Still shaken by Mimi’s nearly being struck by that Jeep, I ducked away from the funeral cortege and skipped the grave-site portion in order to help Doris Ann and to act as official greeter for arriving guests on behalf of the Friends. I’d been going to more and more funerals as I grew older—expected for sure, but no easier to stomach. When the number reached as many real-life murders as I’d solved, maybe I should take that as a sign to move somewhere where nobody was older than thirty.

  Our little library dated back to the time when Cabot Cove had been no more than a fishing village, offering entertaining respite to wives while their husbands were at sea for weeks at a time. I can picture any number of them devouring Hawthorne and Melville, though I suspect Moby-Dick never ranked among their favorites. Losing themselves in this book or that by candlelight would’ve made for the ideal distraction from the long nights spent alone fretting over the fate of their husbands, while their children slept soundly. I like to think that the many readers of J. B. Fletcher come to my mysteries for a similarly entertaining distraction, and I revel more than anything in those who profess to have lost themselves in my books, for a short time anyway.

  In addition to the classics, Jean O’Neil’s tastes in fiction seemed to run to more exotic, far-flung adventures, as she used her reading as a travelogue to visit places her deteriorating body prevented her from ever seeing in person. I recall she had a special fascination with Tahiti, but I never learned precisely why.

  And now I never would. As Doris Ann and I supervised the efforts of Cabot Cove Catering in repurposing our local world of books, I tried not to fixate on the finality that came with funerals and the increasing number of them I’d been attending. I resolved again to reach out to Grady to schedule a visit.

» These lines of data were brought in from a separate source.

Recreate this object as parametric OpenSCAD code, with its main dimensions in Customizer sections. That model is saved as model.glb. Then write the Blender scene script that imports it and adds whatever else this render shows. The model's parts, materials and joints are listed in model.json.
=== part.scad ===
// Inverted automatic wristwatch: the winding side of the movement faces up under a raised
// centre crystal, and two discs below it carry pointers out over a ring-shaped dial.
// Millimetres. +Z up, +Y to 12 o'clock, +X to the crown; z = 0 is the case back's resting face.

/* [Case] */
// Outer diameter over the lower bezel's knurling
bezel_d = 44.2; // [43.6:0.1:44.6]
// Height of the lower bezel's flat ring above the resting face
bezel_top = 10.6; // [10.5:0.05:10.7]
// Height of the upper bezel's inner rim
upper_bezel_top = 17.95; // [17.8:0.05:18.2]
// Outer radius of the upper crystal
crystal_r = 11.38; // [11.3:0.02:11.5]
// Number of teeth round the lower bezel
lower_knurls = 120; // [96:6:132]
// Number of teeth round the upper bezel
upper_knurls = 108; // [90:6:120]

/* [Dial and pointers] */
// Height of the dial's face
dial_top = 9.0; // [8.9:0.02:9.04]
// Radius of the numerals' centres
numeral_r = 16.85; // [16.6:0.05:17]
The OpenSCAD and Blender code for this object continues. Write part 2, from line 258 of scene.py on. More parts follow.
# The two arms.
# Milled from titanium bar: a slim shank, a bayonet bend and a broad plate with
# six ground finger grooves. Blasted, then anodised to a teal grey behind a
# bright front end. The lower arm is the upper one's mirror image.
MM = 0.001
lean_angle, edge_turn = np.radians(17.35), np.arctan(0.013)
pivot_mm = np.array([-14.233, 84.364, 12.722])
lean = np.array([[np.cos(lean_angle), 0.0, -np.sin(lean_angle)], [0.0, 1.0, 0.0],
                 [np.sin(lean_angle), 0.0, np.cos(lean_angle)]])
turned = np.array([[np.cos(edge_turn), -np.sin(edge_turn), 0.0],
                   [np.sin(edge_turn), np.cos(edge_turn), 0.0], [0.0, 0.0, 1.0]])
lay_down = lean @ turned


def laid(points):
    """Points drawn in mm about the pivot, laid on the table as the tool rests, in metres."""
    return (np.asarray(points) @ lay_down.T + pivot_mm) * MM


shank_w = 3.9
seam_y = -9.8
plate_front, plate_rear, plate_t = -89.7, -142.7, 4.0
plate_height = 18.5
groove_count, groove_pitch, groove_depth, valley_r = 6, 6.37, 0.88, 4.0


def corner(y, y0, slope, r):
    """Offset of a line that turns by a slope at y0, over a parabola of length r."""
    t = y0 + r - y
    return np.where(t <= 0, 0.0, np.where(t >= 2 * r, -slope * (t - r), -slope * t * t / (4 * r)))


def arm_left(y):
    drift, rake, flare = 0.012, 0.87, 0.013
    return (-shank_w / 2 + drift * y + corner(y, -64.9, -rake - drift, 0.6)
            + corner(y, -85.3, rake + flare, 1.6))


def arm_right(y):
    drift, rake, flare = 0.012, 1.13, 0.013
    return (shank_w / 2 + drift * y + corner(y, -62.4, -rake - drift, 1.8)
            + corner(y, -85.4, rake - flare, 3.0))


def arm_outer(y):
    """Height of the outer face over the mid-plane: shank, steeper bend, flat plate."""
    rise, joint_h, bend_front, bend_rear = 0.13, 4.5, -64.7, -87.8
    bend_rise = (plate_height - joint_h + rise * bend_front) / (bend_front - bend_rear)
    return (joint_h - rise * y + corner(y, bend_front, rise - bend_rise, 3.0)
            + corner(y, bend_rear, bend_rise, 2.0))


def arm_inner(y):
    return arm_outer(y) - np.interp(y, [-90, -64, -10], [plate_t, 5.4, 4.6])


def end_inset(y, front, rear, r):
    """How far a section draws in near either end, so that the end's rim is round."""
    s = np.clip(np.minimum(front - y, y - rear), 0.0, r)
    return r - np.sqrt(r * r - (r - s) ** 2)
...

  The first guests started streaming in the very moment the setup was complete. Most seemed to bypass the cold cuts and salads for the dessert table, accompanied by old-fashioned urns of the coffee that Cabot Cove Catering was known for. Dr. Seth Hazlitt was grousing in a corner with cup in hand, looking warm and uncomfortable in a dark tweed suit that made for a stark contrast with the white or khaki linen garb that had long been his trademark around town.